■ Problem requirements ■
The data below needs to be returned exactly, line for line.

■ Recorded data ■

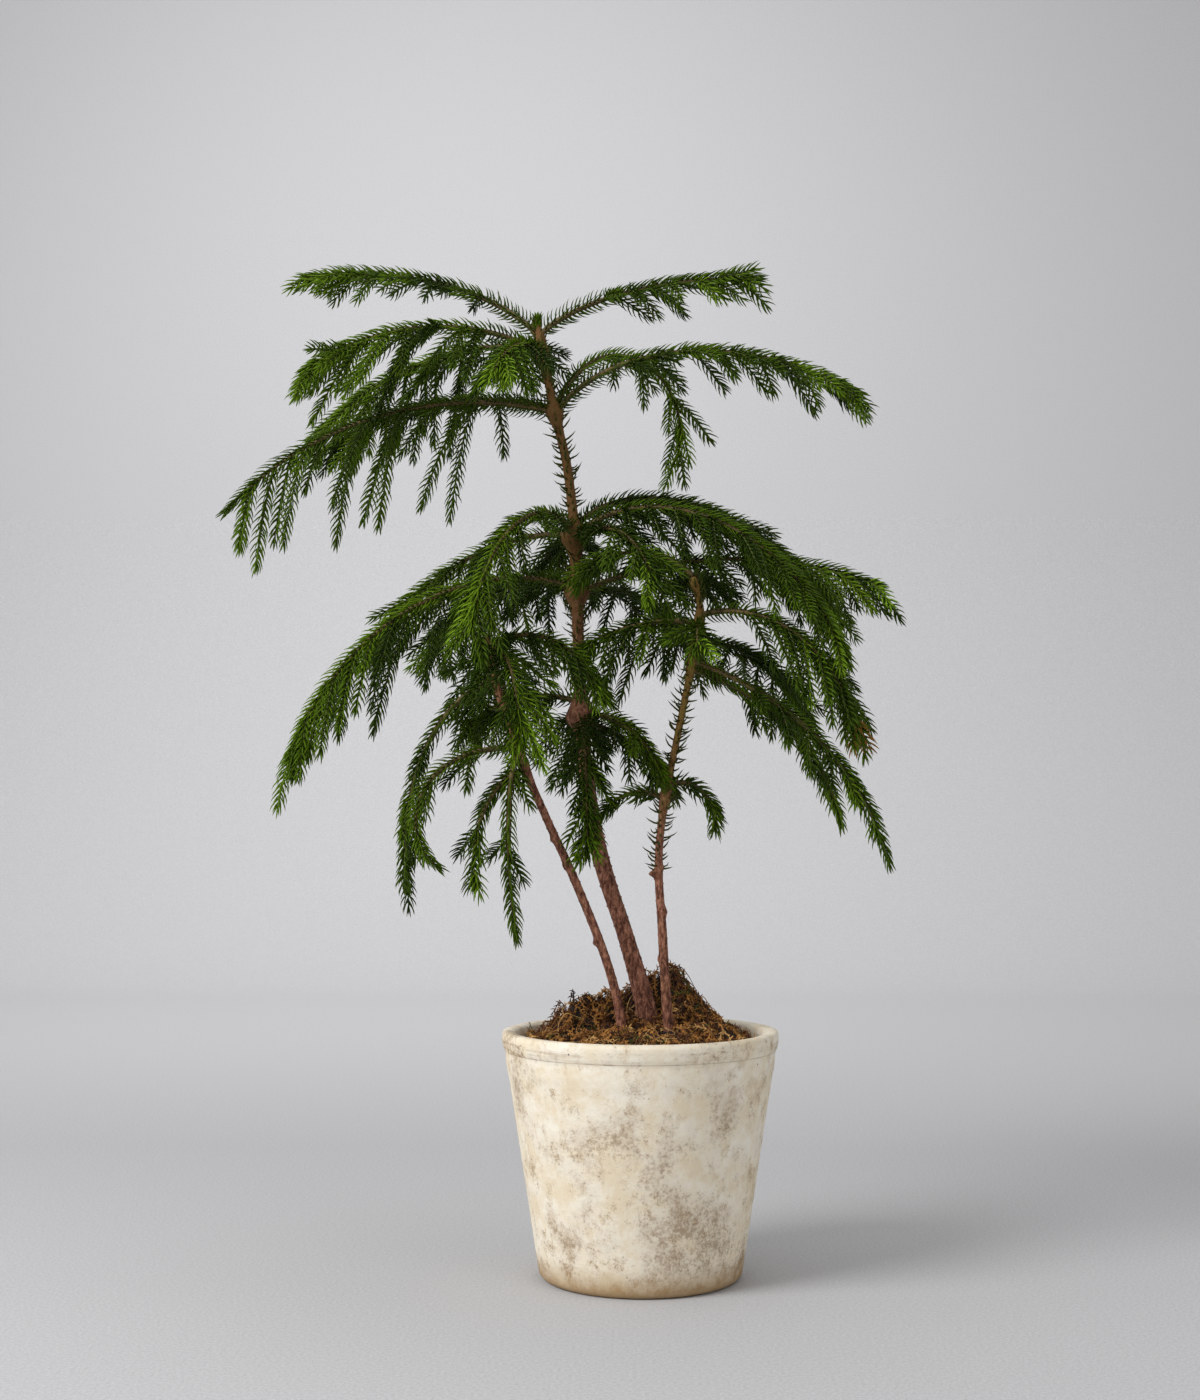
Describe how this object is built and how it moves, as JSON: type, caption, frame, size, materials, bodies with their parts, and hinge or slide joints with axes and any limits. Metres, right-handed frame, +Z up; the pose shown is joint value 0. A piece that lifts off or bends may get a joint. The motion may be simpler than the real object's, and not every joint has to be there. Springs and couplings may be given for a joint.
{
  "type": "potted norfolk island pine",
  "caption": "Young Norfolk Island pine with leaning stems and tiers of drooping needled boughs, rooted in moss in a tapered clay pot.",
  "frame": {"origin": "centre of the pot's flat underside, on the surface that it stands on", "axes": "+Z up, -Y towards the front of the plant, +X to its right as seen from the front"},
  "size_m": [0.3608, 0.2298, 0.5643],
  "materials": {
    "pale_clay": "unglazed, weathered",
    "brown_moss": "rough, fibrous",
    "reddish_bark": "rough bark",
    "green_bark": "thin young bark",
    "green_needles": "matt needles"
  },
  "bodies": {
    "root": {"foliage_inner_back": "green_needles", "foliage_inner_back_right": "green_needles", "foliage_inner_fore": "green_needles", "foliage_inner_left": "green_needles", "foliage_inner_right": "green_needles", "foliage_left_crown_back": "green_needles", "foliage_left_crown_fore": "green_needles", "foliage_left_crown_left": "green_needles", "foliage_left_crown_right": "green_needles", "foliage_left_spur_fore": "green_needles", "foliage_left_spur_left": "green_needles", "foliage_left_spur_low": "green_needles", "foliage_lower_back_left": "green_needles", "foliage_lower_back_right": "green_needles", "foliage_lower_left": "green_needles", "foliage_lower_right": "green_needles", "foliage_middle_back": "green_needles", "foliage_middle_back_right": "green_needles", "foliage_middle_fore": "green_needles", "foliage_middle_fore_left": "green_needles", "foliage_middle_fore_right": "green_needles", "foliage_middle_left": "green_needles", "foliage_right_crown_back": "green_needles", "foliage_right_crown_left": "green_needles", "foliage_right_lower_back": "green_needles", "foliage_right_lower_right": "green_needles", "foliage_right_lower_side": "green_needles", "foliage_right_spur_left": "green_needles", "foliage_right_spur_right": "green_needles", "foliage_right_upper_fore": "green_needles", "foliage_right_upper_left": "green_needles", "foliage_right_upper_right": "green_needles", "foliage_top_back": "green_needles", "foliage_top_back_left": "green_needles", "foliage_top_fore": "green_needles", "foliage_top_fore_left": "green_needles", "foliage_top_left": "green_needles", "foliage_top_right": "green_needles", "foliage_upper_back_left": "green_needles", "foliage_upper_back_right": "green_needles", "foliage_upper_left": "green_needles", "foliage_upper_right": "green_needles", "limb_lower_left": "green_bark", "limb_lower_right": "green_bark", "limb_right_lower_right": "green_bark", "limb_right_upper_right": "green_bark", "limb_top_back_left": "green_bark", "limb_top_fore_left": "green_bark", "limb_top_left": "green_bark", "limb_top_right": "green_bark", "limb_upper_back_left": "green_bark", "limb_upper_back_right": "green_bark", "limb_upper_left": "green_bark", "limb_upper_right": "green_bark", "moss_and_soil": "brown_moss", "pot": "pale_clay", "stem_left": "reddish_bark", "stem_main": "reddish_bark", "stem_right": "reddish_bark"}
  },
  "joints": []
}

■ Correct output ■
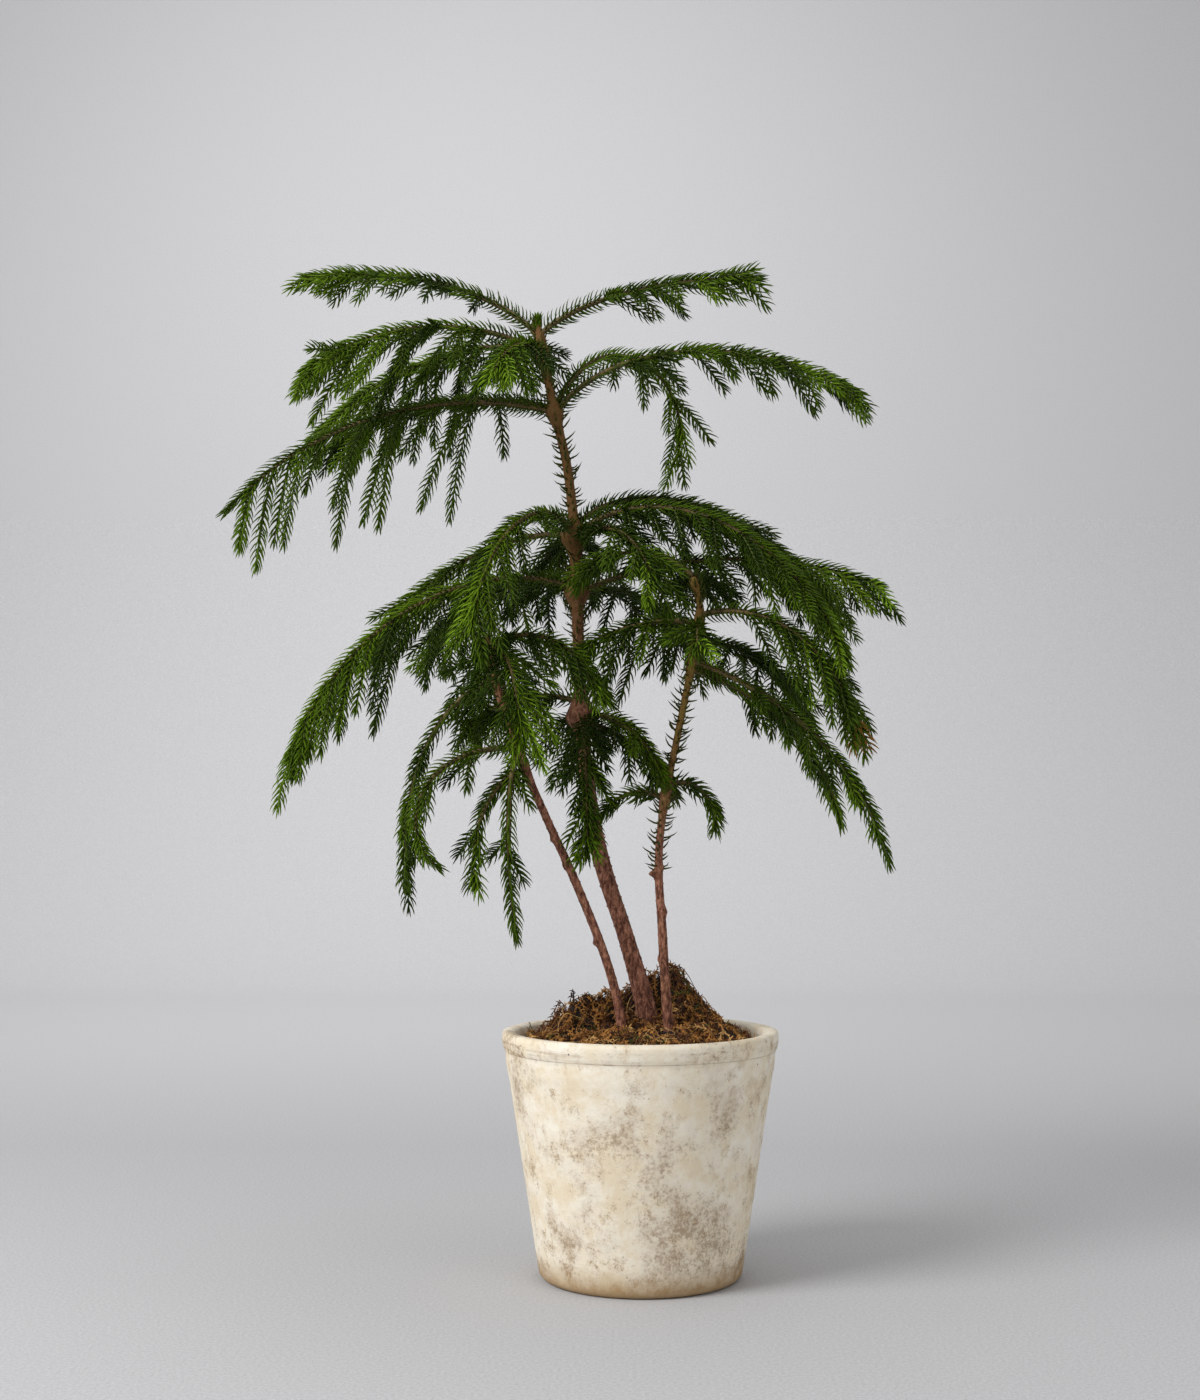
Describe how this object is built and how it moves, as JSON: type, caption, frame, size, materials, bodies with their parts, and hinge or slide joints with axes and any limits. Metres, right-handed frame, +Z up; the pose shown is joint value 0. A piece that lifts off or bends may get a joint. The motion may be simpler than the real object's, and not every joint has to be there. Springs and couplings may be given for a joint.
{
  "type": "potted norfolk island pine",
  "caption": "Young Norfolk Island pine with leaning stems and tiers of drooping needled boughs, rooted in moss in a tapered clay pot.",
  "frame": {"origin": "centre of the pot's flat underside, on the surface that it stands on", "axes": "+Z up, -Y towards the front of the plant, +X to its right as seen from the front"},
  "size_m": [0.3608, 0.2298, 0.5643],
  "materials": {
    "pale_clay": "unglazed, weathered",
    "brown_moss": "rough, fibrous",
    "reddish_bark": "rough bark",
    "green_bark": "thin young bark",
    "green_needles": "matt needles"
  },
  "bodies": {
    "root": {"foliage_inner_back": "green_needles", "foliage_inner_back_right": "green_needles", "foliage_inner_fore": "green_needles", "foliage_inner_left": "green_needles", "foliage_inner_right": "green_needles", "foliage_left_crown_back": "green_needles", "foliage_left_crown_fore": "green_needles", "foliage_left_crown_left": "green_needles", "foliage_left_crown_right": "green_needles", "foliage_left_spur_fore": "green_needles", "foliage_left_spur_left": "green_needles", "foliage_left_spur_low": "green_needles", "foliage_lower_back_left": "green_needles", "foliage_lower_back_right": "green_needles", "foliage_lower_left": "green_needles", "foliage_lower_right": "green_needles", "foliage_middle_back": "green_needles", "foliage_middle_back_right": "green_needles", "foliage_middle_fore": "green_needles", "foliage_middle_fore_left": "green_needles", "foliage_middle_fore_right": "green_needles", "foliage_middle_left": "green_needles", "foliage_right_crown_back": "green_needles", "foliage_right_crown_left": "green_needles", "foliage_right_lower_back": "green_needles", "foliage_right_lower_right": "green_needles", "foliage_right_lower_side": "green_needles", "foliage_right_spur_left": "green_needles", "foliage_right_spur_right": "green_needles", "foliage_right_upper_fore": "green_needles", "foliage_right_upper_left": "green_needles", "foliage_right_upper_right": "green_needles", "foliage_top_back": "green_needles", "foliage_top_back_left": "green_needles", "foliage_top_fore": "green_needles", "foliage_top_fore_left": "green_needles", "foliage_top_left": "green_needles", "foliage_top_right": "green_needles", "foliage_upper_back_left": "green_needles", "foliage_upper_back_right": "green_needles", "foliage_upper_left": "green_needles", "foliage_upper_right": "green_needles", "limb_lower_left": "green_bark", "limb_lower_right": "green_bark", "limb_right_lower_right": "green_bark", "limb_right_upper_right": "green_bark", "limb_top_back_left": "green_bark", "limb_top_fore_left": "green_bark", "limb_top_left": "green_bark", "limb_top_right": "green_bark", "limb_upper_back_left": "green_bark", "limb_upper_back_right": "green_bark", "limb_upper_left": "green_bark", "limb_upper_right": "green_bark", "moss_and_soil": "brown_moss", "pot": "pale_clay", "stem_left": "reddish_bark", "stem_main": "reddish_bark", "stem_right": "reddish_bark"}
  },
  "joints": []
}